The Illusionist is an odd little film that doesn’t do much but is charming enough to get away with it. The film is Sylvain Chomet’s follow-up to The Triplets of Bellville, and anyone who’s remotely familiar with that film won’t be surprised to hear that this features some unique animation. Even more noteworthy, however, is the decision to make the film virtually dialogue-less. It’s a bold choice, but the sweet central relationship—and the wonderfully slim running time—ultimately makes the lack of dialogue an acceptable and enjoyable stylistic choice. If only the film carried a little more heft, I’d be able to give it as strong a recommendation as its fellow Best Animated Feature nominees, Toy Story 3 and How to Train Your Dragon.

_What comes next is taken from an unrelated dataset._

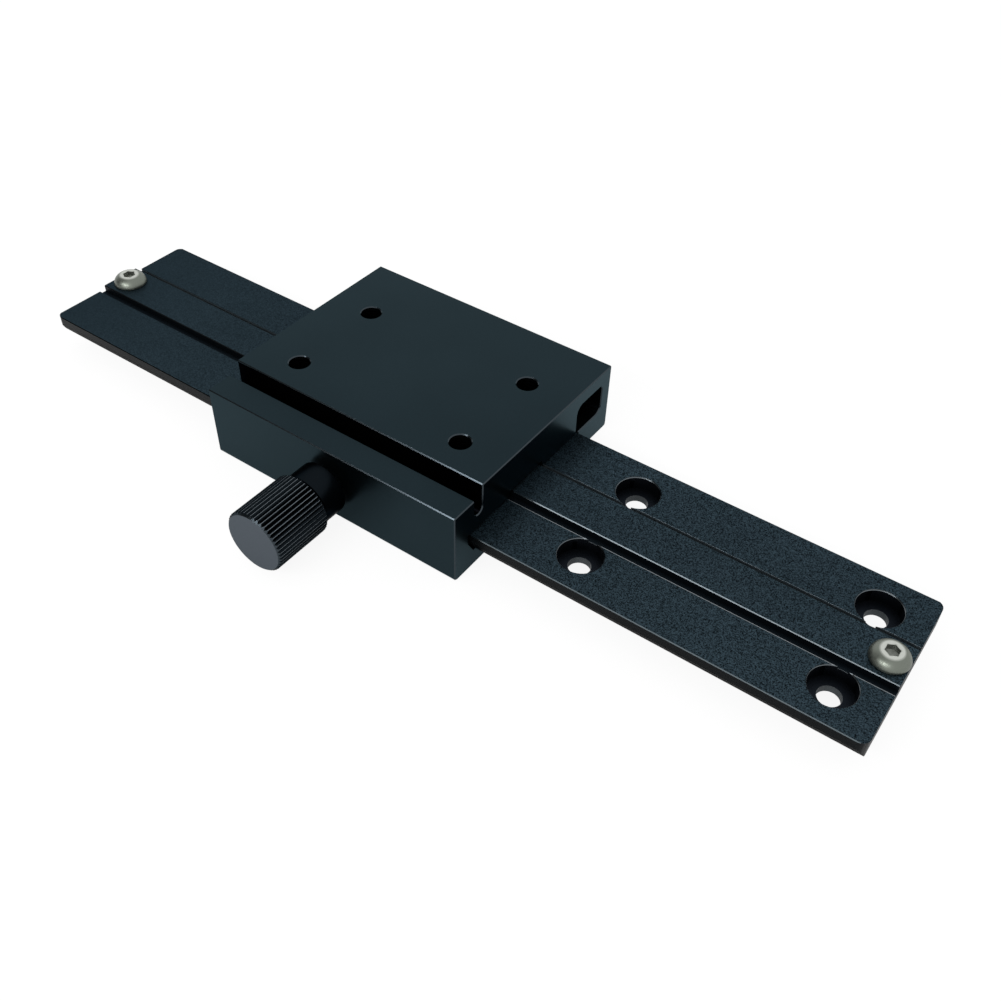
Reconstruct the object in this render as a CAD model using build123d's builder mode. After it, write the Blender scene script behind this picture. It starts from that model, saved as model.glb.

The film takes place in post-WWII Scotland and England, and follows an old-fashioned illusionist who is getting up there in years and losing a little of his talent—not to mention the fact that magic as a form of entertainment is being shunned in favor of rock-and-roll. So the illusionist travels along, struggling to find an audience. But a young girl he meets in a pub, Alice, is immediately taken by his magic. She thinks it’s real and decides to follow the illusionist on his “UK tour,” so to speak. The two develop quite a bond, but in his quest to make Alice happy, the illusionist buys her things and begins to go into debt. The result of his problems will change their relationship and give both of them a tough life lesson.

Though punctuated with moments of gentle humor, The Illusionist is a drama through and through. The overall arc of the film is actually quite tragic, as we observe the decline of a delightful profession and the dissolution of Alice’s innocence. That being said, the film never gets too serious. The simple charms of the animation are enough to keep a smile on your face, and watching these two individuals bond is the film’s chief pleasure.

I’m unfamiliar with Jacques Tati, but from what I’ve read it’s impossible to see this film and not discuss the beloved French comedian and filmmaker. The Illusionist comes from the mind of Tati, and the illusionist himself is supposed to be modeled after him. Not knowing Tati or his work, I’d say the film reminded of the work of someone like Buster Keaton. The illusionist is clumsy at times, and his mishaps are quite funny. But the humor is never over-the-top. All the laughs are relatively subtle, and they help give the film a good, steady pace.

Ultimately, though, The Illusionist just feels like a minor entry in the surprisingly good 2010 film canon. I consistently enjoyed it, but I rarely felt crazy, head-over-heels, in love with it. The smiles it brought to my face were welcome, but it hasn’t left much of an impact on me. But if you’re looking for a pleasant way to spend an hour and 15 minutes, The Illusionist is a better than solid choice.